Wood, so impressive in the recently canceled ABC series "Once and Again," is a luminous screen presence. Unfortunately, both she and the filmmakers here seem acutely aware of it, with lengthy and intense close-ups lavished on her at every opportunity. She plays Emily, a violin whiz who sacrifices the pleasures of summer camp in order to stay home and practice for an upcoming competition.
Emily also considers herself good at keeping secrets so, aping Lucy in the "Peanuts" comics, she opens up a booth in the back yard where the neighboring children can come and confess their transgressions. At first the practice is both fun and profitable, but Emily soon finds that keeping secrets is not as easy as she thought. Complicating matters even further is her burgeoning attraction to the cute older brother of a boy who has moved in next door.

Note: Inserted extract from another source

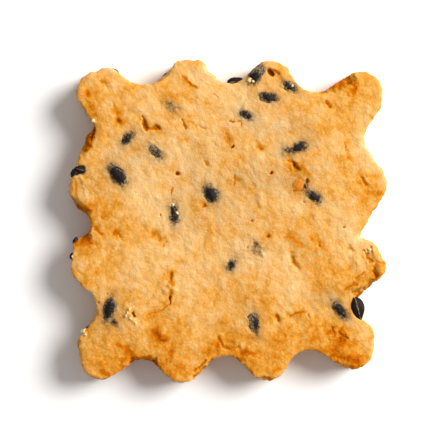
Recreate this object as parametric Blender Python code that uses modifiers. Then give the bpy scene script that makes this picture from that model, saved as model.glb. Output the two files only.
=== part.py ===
"""Sesame cookie: a thin square biscuit with a scalloped rim and black sesame seeds.

The dough starts as a flat plate cut along a scalloped outline, with rounded rims.
One height map then gives it the ledges, dents, lumps and slow waves of a hand cut
and baked piece. The seeds that show are fused to it, on top and round the wall.

Lengths are millimetres from the middle of the base; MM turns them into metres.
"""
import math
import random

import bmesh
import bpy
from mathutils import Matrix, Vector, kdtree, noise
from mathutils.bvhtree import BVHTree

MM = 0.001

NAME = "sesame_cookie"
THICKNESS = 6.0
RIM_RADIUS = 0.6
OUTLINE_STEP = 0.35

# The scalloped outline is a belt round pegs: (x, y, radius, side), clockwise from the
# top left. KNOB pegs push the belt outwards and make the lobes, NOTCH pegs press it
# in between them.
KNOB = 1
NOTCH = -1

TOP_PEGS = [
    (-18.3, 18.0, 3.0, KNOB),
    (-16.5, 19.8, 1.5, KNOB),
    (-12.0, 23.3, 4.2, NOTCH),
    (-6.1, 19.9, 2.6, KNOB),
    (-5.0, 19.9, 2.6, KNOB),
    (0.2, 22.0, 2.8, NOTCH),
    (5.8, 19.7, 2.7, KNOB),
    (12.2, 21.2, 3.2, NOTCH),
    (18.6, 17.9, 3.0, KNOB),
]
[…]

A lot of things happen during the course of the film, but the intricate plot developments are conveyed in such perfunctory and undramatic fashion that maintaining interest is a difficult chore. The cast of young performers has been directed to perform in as cutesy a fashion as possible, and the adults -- with the exception of the always lively Vivica A. Fox as a neighbor with troubles of her own -- aren't much better.
Yes, the film delivers wholesome messages about the importance of friendship, family, honesty, etc. But, as demonstrated here, good intentions don't necessarily make for compelling storytelling.